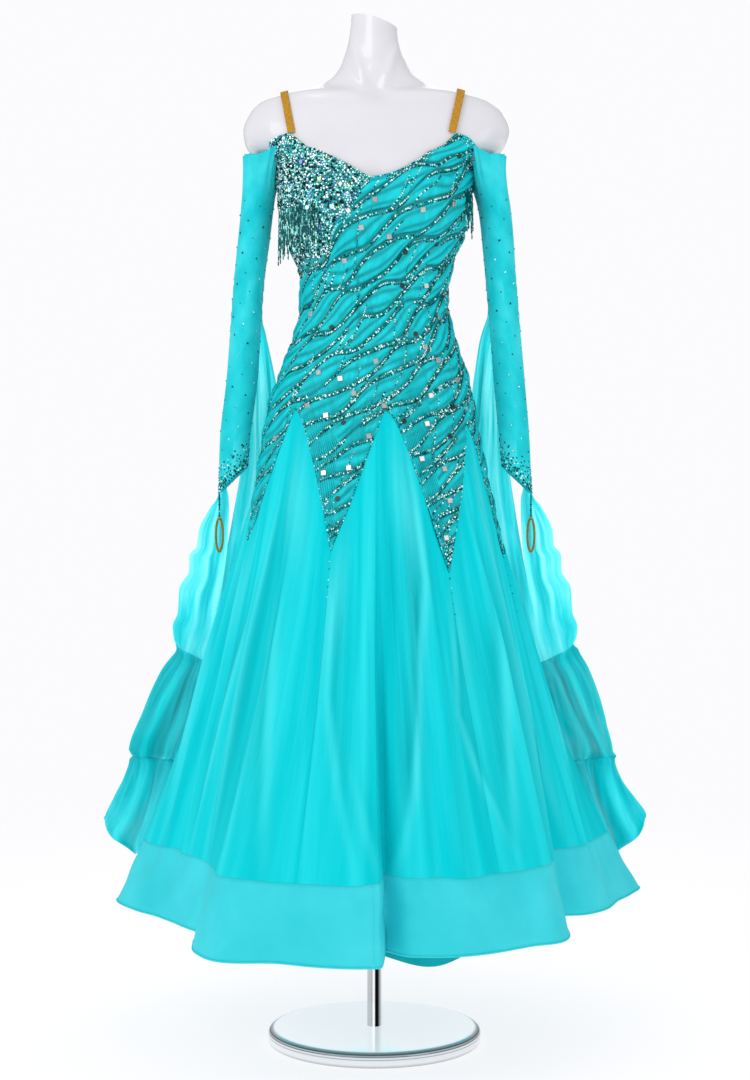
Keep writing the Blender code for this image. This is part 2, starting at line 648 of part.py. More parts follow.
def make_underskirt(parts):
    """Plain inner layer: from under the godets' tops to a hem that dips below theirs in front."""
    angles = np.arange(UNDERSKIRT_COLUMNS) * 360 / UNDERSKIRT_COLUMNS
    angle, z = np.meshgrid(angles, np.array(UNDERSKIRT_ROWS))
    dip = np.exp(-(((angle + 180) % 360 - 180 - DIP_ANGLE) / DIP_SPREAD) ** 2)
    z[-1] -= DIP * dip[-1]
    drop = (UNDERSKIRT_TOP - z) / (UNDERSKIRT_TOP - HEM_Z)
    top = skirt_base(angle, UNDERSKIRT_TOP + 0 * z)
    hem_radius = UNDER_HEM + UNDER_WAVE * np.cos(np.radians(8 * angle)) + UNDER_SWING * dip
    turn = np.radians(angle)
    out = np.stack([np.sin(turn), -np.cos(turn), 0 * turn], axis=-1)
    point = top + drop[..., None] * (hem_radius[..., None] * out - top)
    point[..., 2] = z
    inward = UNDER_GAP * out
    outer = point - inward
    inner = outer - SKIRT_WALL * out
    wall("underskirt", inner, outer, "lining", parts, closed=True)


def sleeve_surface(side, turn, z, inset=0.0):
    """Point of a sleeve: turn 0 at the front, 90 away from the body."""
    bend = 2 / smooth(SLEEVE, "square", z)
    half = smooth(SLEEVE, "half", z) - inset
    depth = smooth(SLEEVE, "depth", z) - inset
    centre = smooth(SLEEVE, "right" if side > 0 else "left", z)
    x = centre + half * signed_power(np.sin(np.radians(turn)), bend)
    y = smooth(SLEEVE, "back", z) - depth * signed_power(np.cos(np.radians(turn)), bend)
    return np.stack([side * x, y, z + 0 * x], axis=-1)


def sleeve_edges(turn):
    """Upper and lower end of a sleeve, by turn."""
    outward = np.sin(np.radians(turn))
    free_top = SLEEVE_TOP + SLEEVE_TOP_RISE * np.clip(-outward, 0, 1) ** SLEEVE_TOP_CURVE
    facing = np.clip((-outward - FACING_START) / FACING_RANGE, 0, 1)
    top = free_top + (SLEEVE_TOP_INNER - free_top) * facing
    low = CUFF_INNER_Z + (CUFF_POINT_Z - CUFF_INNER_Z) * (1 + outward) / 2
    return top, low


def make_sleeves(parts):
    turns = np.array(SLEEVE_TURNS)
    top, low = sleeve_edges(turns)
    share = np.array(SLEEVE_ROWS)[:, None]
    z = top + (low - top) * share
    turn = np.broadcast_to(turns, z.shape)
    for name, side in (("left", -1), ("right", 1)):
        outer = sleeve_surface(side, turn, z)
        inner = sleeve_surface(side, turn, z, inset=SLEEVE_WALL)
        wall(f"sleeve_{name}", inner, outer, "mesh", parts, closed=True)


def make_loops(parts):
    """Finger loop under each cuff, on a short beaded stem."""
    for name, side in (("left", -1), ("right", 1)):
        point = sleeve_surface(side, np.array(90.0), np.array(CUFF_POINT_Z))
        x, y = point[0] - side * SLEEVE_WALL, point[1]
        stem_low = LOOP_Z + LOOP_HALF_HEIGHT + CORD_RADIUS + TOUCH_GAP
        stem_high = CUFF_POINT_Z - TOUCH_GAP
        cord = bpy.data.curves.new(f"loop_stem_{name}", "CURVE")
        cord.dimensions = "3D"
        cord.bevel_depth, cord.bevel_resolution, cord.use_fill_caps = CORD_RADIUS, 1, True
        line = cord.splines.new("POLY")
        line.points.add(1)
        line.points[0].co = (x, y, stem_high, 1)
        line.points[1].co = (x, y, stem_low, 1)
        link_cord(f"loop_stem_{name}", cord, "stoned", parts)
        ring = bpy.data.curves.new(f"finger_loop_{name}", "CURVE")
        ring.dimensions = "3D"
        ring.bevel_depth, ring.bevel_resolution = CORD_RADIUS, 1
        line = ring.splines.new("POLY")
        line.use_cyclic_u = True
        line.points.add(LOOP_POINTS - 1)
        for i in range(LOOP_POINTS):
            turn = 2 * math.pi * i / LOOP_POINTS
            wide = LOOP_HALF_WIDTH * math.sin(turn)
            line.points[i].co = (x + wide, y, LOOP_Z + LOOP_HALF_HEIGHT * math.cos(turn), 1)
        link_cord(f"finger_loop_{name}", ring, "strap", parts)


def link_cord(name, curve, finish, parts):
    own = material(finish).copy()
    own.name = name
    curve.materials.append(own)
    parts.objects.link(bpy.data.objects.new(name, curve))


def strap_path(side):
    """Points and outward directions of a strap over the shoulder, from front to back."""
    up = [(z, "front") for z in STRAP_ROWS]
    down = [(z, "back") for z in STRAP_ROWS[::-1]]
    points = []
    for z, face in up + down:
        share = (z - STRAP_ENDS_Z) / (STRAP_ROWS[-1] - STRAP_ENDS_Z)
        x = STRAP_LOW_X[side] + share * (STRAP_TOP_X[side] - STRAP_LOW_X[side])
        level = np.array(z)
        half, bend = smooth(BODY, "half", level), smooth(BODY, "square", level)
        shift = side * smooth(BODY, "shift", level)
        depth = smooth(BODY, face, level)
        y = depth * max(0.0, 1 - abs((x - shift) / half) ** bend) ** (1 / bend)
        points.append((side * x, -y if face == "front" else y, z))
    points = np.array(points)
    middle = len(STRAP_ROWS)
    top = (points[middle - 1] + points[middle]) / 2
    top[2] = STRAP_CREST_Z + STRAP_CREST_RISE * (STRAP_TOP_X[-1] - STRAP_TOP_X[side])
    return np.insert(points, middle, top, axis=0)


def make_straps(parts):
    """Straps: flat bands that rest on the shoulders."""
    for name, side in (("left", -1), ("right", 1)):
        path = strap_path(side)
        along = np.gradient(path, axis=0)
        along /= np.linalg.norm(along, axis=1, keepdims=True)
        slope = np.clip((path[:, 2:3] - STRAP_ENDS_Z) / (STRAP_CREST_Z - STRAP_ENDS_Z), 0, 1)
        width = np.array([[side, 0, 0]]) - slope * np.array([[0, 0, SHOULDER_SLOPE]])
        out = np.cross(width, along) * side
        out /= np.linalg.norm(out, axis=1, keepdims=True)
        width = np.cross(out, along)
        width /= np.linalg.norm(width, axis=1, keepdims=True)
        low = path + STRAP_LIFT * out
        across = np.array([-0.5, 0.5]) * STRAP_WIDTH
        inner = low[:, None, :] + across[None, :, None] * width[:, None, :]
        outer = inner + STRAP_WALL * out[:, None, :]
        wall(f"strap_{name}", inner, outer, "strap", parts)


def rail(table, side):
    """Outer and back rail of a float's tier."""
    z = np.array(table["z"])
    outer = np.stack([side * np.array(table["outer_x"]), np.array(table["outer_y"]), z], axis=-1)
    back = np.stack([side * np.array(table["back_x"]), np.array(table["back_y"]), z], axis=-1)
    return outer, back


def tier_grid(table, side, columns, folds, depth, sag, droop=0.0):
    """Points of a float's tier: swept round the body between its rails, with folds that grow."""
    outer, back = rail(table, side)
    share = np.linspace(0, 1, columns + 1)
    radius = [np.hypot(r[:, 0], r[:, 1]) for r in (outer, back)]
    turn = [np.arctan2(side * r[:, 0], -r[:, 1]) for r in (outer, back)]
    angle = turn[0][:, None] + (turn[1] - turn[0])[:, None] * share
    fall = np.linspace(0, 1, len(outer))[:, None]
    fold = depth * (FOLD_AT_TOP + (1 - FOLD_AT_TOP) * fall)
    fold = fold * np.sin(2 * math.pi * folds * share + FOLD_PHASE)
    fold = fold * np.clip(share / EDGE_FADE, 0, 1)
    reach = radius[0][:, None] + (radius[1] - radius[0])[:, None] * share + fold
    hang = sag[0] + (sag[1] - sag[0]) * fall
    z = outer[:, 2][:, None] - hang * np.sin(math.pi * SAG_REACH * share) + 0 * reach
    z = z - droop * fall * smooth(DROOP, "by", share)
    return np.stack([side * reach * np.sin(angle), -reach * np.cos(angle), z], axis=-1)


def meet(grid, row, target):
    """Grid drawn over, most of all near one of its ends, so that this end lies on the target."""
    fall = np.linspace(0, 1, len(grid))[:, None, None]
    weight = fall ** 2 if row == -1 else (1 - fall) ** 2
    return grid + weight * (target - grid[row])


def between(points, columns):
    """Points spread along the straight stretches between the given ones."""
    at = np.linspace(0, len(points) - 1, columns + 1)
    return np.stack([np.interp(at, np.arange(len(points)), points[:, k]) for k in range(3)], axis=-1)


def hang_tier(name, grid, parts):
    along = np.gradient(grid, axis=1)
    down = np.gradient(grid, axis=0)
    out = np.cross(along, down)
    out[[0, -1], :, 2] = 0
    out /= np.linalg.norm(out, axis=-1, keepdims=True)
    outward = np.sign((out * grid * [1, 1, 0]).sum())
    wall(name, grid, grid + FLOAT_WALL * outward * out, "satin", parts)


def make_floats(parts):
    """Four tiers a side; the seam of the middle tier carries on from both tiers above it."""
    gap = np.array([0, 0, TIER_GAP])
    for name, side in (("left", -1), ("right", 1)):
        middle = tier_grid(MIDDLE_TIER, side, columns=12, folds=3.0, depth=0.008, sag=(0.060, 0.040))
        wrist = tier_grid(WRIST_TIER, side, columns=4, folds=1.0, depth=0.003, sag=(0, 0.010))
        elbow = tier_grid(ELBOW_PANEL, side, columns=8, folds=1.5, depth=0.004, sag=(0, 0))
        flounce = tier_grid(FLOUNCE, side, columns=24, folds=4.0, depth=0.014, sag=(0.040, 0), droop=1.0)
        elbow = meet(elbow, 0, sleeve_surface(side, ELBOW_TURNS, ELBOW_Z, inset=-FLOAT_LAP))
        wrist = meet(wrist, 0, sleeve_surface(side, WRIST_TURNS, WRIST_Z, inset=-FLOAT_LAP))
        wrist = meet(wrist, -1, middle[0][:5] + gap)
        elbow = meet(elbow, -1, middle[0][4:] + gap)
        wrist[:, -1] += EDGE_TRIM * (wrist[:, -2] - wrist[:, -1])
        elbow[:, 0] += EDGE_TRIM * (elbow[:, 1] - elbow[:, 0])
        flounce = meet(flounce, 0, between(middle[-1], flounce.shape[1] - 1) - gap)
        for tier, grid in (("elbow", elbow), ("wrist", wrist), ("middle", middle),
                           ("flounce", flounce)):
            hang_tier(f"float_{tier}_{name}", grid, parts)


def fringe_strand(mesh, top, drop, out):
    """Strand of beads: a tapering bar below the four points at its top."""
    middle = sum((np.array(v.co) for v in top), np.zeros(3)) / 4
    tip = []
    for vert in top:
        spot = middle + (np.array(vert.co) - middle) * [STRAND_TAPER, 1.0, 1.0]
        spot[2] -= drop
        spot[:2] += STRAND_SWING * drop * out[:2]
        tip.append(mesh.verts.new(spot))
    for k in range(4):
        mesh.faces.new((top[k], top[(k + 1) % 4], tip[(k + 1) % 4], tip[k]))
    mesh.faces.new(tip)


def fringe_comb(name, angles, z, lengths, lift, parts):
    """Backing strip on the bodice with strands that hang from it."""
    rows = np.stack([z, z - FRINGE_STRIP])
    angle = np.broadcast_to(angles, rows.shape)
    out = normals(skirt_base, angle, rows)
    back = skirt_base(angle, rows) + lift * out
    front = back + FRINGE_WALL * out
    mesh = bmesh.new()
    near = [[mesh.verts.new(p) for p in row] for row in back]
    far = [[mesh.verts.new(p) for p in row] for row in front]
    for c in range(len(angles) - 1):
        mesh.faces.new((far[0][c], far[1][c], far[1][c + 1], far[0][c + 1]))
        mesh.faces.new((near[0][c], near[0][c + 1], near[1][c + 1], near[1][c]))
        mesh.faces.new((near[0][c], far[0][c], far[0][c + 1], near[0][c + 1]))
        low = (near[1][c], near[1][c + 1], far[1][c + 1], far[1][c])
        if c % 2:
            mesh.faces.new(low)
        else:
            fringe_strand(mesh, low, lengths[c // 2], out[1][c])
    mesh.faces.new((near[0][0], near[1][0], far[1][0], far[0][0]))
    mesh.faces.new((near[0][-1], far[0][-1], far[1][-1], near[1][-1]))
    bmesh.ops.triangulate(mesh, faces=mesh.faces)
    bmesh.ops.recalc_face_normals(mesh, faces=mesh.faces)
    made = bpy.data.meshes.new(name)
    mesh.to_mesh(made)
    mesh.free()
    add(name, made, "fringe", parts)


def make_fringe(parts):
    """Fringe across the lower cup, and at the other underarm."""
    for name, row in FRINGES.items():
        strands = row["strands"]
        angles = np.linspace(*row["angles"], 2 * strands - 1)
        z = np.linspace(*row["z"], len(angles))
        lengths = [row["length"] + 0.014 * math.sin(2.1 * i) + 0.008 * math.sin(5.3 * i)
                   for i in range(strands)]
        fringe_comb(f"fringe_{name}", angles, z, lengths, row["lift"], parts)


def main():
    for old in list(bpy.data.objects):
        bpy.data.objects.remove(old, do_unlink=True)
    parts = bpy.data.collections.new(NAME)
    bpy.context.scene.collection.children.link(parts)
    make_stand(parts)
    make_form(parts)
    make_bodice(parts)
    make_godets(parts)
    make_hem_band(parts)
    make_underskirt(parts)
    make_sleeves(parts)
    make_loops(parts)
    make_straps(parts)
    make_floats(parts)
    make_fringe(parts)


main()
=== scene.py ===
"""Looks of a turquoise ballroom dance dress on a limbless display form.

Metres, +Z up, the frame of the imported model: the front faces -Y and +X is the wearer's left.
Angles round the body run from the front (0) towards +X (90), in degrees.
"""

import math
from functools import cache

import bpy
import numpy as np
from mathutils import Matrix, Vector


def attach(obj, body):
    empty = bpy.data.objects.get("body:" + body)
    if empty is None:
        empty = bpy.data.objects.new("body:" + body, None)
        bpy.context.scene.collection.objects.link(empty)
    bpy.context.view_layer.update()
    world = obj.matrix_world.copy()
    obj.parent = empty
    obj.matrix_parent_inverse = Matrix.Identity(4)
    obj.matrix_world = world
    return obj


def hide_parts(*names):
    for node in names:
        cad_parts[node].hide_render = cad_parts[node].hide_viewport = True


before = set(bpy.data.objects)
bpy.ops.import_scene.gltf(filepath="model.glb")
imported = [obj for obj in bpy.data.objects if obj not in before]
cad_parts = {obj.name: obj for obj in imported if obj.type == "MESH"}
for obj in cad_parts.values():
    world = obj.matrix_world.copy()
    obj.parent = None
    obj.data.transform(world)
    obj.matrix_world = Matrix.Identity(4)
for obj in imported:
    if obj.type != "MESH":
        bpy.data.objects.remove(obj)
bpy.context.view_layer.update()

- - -

Exercise goal
Scan the data above and copy every line with "remove" in it.

Answer to the exercise
        bpy.data.objects.remove(old, do_unlink=True)
        bpy.data.objects.remove(obj)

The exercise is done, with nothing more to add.